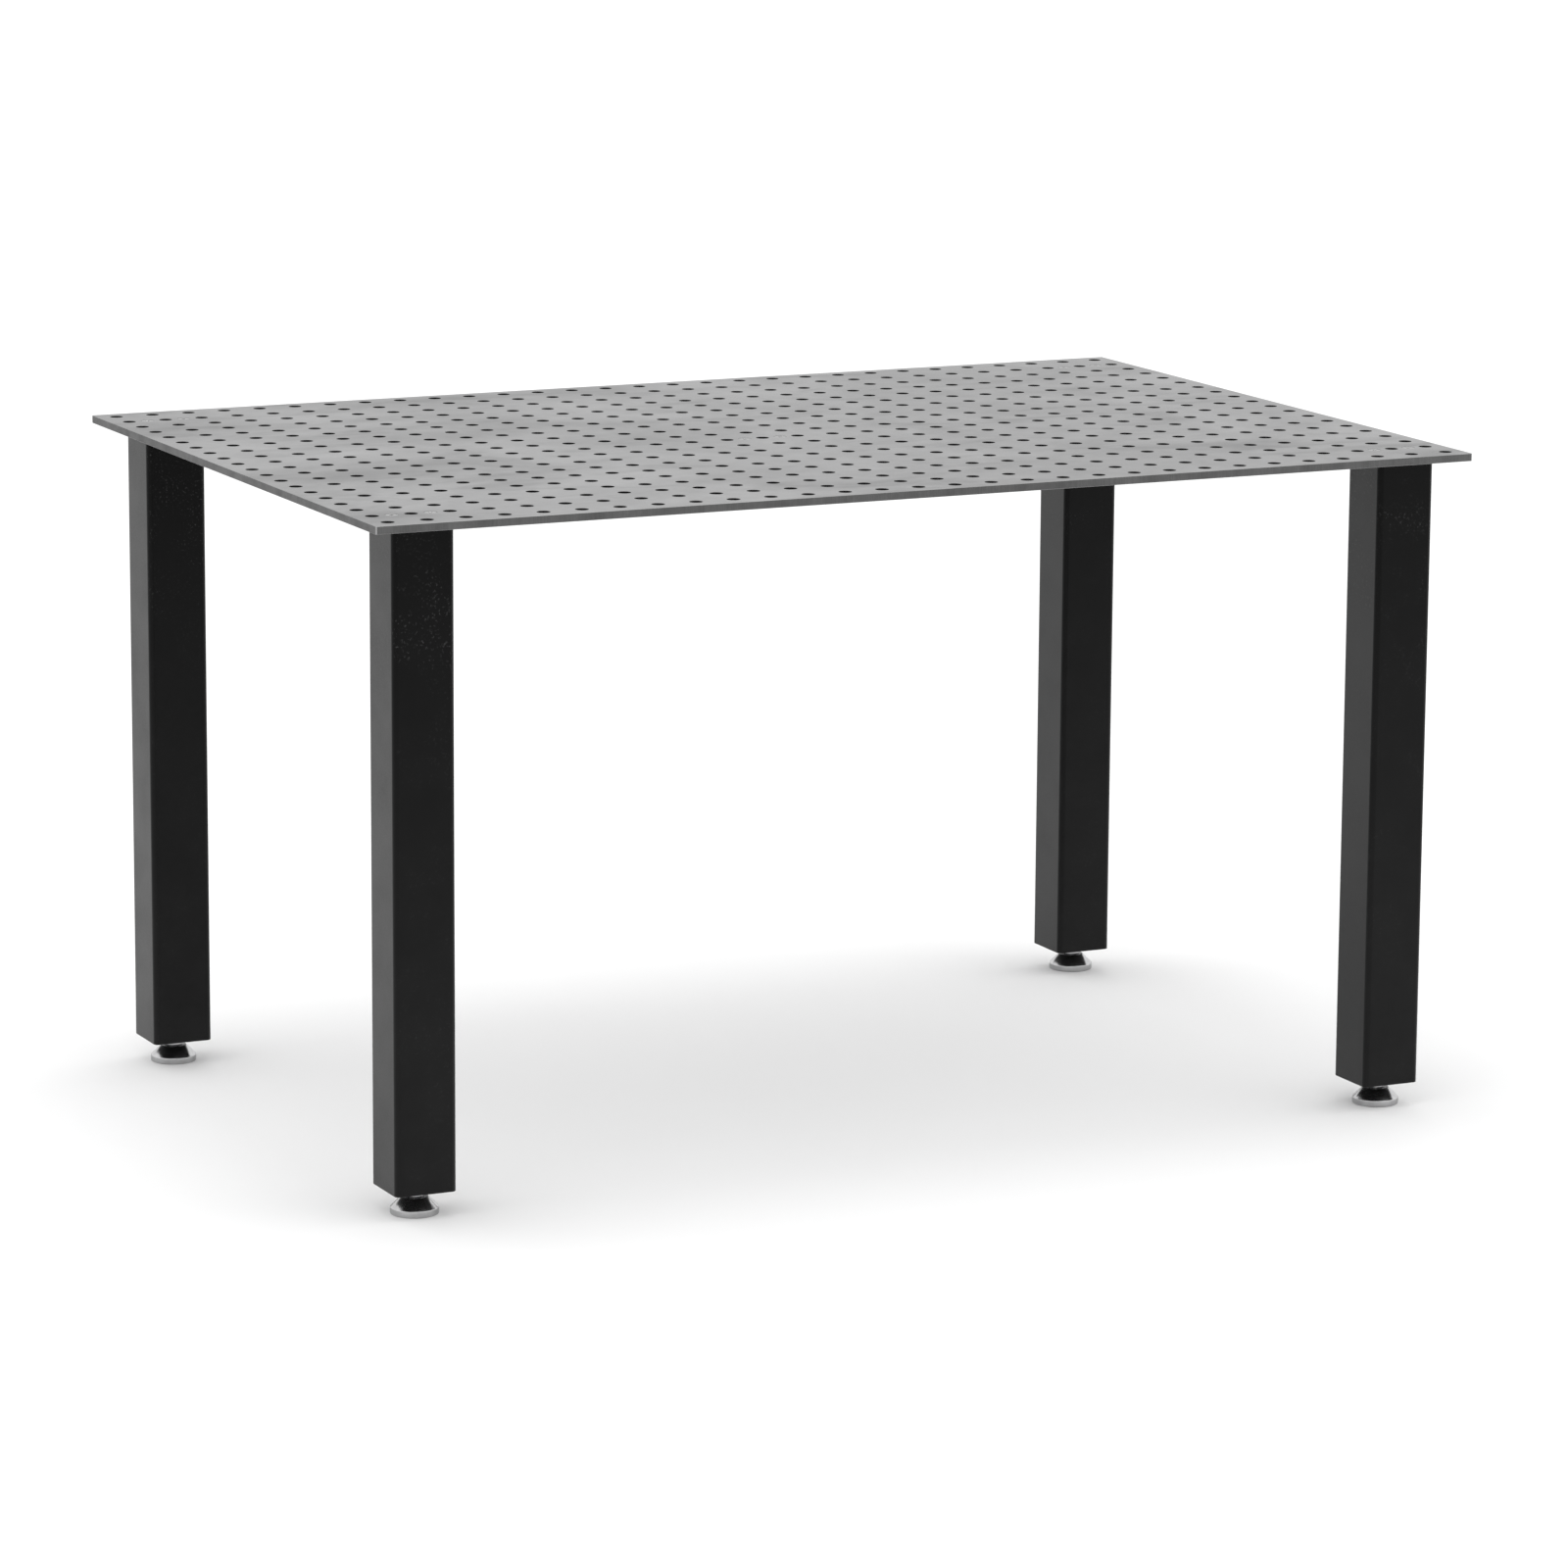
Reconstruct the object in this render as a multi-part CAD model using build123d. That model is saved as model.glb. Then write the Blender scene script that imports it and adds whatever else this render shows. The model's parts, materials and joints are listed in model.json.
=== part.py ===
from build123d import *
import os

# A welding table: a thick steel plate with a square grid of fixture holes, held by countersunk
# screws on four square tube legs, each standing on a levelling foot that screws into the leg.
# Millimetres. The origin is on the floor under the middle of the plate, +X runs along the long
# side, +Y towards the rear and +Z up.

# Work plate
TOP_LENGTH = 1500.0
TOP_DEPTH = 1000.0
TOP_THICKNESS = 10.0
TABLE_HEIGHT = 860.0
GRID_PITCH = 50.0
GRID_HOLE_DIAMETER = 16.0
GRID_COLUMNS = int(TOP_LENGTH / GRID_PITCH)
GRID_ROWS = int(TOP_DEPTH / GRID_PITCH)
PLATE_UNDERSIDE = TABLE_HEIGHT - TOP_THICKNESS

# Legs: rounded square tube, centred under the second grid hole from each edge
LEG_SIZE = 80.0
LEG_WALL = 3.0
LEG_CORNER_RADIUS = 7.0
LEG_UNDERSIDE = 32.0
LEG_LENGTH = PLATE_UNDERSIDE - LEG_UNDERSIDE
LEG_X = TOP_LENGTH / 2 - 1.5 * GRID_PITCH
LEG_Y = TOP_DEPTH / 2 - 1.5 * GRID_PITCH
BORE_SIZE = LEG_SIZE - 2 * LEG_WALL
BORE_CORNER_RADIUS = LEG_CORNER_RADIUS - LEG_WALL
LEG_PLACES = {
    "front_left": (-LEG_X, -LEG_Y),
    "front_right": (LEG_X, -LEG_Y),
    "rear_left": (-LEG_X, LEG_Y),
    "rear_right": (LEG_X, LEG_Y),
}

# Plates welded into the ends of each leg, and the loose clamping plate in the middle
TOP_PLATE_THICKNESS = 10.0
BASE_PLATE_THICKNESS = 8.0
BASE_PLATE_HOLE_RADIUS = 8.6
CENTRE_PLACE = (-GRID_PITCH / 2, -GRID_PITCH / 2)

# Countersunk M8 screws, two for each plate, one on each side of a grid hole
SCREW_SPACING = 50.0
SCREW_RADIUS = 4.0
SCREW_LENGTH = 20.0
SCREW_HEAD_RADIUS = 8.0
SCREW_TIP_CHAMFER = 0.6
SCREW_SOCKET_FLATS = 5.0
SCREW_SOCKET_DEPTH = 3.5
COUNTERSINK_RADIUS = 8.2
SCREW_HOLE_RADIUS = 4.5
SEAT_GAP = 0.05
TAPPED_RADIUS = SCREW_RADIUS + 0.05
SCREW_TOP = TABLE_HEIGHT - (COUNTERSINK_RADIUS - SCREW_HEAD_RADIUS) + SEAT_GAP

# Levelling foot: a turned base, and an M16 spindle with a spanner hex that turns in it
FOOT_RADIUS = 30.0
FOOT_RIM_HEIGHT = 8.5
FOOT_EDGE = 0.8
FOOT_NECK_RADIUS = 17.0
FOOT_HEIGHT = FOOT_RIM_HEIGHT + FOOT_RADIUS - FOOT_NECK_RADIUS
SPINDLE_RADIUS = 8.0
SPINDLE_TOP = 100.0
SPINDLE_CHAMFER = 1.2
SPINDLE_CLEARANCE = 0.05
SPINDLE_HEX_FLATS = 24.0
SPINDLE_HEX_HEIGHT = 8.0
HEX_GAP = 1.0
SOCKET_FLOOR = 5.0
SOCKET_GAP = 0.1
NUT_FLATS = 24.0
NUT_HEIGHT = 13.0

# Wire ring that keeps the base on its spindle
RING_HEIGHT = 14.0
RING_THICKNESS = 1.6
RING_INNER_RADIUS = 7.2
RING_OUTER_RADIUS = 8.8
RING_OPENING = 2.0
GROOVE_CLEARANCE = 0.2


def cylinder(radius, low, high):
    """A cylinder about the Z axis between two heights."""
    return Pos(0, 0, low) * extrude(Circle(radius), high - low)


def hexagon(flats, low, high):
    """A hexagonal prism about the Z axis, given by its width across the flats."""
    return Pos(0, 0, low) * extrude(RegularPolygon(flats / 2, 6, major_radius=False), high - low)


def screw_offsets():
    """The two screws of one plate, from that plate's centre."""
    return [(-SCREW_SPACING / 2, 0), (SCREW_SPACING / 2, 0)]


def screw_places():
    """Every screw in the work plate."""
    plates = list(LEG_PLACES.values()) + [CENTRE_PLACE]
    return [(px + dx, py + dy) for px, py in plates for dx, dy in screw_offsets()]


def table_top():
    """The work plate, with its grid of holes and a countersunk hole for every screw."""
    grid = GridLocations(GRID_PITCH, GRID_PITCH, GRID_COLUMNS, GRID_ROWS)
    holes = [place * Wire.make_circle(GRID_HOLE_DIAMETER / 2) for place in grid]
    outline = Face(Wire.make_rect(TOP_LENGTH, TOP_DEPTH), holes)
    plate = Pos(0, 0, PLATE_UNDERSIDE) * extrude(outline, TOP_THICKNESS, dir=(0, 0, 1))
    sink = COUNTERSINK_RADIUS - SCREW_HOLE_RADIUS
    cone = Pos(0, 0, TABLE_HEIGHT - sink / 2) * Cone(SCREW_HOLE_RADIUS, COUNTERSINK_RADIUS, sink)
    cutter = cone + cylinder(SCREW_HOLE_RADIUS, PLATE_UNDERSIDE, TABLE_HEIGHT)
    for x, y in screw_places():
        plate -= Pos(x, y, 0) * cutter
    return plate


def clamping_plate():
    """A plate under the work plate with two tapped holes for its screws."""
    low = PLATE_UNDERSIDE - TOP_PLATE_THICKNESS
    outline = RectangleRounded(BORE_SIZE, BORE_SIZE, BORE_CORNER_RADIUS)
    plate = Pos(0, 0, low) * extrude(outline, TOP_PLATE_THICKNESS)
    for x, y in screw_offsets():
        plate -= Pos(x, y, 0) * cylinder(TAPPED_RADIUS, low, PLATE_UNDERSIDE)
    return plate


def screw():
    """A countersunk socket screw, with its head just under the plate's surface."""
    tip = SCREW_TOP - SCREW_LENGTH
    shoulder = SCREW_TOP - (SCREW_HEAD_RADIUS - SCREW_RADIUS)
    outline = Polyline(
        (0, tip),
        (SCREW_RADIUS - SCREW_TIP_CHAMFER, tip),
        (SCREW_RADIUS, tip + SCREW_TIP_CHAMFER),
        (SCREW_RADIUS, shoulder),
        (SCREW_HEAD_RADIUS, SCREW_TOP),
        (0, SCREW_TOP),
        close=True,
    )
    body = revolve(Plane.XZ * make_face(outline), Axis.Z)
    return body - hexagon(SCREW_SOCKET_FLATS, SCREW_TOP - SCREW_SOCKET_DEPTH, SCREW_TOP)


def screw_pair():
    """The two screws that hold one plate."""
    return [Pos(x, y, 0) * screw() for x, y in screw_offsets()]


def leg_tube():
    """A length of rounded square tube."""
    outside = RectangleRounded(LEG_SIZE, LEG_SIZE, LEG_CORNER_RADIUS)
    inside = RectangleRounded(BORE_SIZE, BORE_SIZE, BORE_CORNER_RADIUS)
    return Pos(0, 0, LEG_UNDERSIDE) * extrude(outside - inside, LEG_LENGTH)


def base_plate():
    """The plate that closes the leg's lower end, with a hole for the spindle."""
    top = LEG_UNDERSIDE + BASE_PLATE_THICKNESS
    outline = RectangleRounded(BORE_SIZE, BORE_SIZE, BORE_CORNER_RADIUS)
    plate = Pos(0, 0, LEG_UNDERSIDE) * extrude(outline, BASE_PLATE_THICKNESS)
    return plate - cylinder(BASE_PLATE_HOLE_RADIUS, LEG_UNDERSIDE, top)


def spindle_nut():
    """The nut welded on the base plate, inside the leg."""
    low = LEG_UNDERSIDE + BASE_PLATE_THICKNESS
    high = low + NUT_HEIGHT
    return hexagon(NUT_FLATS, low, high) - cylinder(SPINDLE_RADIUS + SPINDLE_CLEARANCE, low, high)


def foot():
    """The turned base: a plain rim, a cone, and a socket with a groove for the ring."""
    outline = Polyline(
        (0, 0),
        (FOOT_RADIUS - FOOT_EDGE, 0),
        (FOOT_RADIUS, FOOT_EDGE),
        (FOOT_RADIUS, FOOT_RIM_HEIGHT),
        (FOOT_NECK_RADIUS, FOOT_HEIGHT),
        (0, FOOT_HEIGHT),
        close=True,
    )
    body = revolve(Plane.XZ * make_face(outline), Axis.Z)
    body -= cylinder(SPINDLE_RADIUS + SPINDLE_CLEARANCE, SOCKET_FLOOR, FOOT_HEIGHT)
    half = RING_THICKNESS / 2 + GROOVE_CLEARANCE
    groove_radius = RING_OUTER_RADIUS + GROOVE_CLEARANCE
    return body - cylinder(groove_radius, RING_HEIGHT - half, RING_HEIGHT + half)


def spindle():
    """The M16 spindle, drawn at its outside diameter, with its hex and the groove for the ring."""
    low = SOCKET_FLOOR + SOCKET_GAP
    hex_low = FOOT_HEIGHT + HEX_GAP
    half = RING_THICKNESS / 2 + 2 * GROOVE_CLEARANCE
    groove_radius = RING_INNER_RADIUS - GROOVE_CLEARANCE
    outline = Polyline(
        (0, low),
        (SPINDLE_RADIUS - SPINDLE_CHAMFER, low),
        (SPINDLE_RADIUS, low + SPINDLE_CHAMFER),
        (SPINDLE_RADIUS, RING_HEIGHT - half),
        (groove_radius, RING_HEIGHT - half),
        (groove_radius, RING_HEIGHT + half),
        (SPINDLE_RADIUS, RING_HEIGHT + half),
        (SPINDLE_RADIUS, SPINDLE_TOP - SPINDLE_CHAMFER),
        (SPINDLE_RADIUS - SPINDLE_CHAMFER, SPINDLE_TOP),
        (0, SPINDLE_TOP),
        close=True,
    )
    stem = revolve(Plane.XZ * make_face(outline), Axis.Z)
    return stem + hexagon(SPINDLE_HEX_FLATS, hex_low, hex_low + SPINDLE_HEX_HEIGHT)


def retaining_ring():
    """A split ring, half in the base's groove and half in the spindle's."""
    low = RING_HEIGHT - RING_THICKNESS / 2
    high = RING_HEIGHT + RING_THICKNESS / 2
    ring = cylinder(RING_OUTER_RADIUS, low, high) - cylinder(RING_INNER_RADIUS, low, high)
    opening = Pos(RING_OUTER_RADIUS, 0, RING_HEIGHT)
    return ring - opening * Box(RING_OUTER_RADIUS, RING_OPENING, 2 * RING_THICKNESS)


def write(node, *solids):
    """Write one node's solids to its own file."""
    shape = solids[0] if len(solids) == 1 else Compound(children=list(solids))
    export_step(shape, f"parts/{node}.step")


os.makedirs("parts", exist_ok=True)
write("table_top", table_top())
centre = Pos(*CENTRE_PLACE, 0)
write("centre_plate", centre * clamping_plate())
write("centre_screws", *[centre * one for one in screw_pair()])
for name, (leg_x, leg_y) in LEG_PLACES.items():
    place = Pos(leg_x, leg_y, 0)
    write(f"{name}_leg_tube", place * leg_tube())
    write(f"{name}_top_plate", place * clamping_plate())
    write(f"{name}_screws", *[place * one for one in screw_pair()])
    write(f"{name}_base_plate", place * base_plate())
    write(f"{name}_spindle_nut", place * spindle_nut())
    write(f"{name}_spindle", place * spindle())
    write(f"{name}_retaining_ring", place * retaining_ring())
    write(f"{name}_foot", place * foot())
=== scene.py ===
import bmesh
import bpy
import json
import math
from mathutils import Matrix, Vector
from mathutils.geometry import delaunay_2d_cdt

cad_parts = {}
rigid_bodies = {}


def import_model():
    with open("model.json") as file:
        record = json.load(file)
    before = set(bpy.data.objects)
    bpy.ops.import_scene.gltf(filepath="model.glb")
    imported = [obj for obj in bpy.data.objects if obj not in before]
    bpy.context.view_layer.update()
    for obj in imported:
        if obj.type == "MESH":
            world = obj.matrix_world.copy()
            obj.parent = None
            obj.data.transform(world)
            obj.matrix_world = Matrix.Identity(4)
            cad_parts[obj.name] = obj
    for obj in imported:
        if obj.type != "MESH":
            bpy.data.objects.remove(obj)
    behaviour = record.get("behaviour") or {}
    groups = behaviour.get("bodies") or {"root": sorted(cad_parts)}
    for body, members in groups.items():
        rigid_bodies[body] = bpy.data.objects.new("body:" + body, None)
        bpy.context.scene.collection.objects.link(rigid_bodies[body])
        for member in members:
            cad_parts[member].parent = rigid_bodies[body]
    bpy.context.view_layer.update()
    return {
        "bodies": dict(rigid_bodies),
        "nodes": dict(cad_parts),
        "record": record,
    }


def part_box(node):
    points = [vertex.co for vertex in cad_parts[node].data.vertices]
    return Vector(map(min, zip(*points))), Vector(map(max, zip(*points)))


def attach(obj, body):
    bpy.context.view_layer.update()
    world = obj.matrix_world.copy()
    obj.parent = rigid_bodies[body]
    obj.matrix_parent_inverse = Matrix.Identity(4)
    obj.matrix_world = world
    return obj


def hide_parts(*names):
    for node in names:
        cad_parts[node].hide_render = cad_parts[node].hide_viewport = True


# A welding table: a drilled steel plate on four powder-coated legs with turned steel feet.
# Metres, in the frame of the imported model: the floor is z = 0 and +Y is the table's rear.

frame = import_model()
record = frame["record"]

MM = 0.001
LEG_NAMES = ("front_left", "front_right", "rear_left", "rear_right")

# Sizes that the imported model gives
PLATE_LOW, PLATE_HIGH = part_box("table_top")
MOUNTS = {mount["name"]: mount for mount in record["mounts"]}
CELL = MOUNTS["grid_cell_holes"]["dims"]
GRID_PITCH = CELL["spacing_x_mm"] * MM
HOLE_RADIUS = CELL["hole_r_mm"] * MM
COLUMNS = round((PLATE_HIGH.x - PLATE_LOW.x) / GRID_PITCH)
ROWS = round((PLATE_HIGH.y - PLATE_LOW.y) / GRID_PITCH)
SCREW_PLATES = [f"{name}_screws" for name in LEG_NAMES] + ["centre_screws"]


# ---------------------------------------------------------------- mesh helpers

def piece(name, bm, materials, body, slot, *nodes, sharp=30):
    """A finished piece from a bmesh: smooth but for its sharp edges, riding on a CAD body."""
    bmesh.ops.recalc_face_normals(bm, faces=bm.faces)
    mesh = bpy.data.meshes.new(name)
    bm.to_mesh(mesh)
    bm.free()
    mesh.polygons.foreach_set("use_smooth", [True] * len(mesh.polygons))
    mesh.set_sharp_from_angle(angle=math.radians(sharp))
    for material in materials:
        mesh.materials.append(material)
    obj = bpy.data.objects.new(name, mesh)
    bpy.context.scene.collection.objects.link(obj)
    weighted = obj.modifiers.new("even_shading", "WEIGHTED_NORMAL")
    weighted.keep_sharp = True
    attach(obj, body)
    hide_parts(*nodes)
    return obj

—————

* Requirements:
Look through the material above and print exactly the lines from the one containing "place * leg_tube())" to the one containing "imported = [obj", both included, and nothing more.

* Response to the task:
    write(f"{name}_leg_tube", place * leg_tube())
    write(f"{name}_top_plate", place * clamping_plate())
    write(f"{name}_screws", *[place * one for one in screw_pair()])
    write(f"{name}_base_plate", place * base_plate())
    write(f"{name}_spindle_nut", place * spindle_nut())
    write(f"{name}_spindle", place * spindle())
    write(f"{name}_retaining_ring", place * retaining_ring())
    write(f"{name}_foot", place * foot())
=== scene.py ===
import bmesh
import bpy
import json
import math
from mathutils import Matrix, Vector
from mathutils.geometry import delaunay_2d_cdt

cad_parts = {}
rigid_bodies = {}


def import_model():
    with open("model.json") as file:
        record = json.load(file)
    before = set(bpy.data.objects)
    bpy.ops.import_scene.gltf(filepath="model.glb")
    imported = [obj for obj in bpy.data.objects if obj not in before]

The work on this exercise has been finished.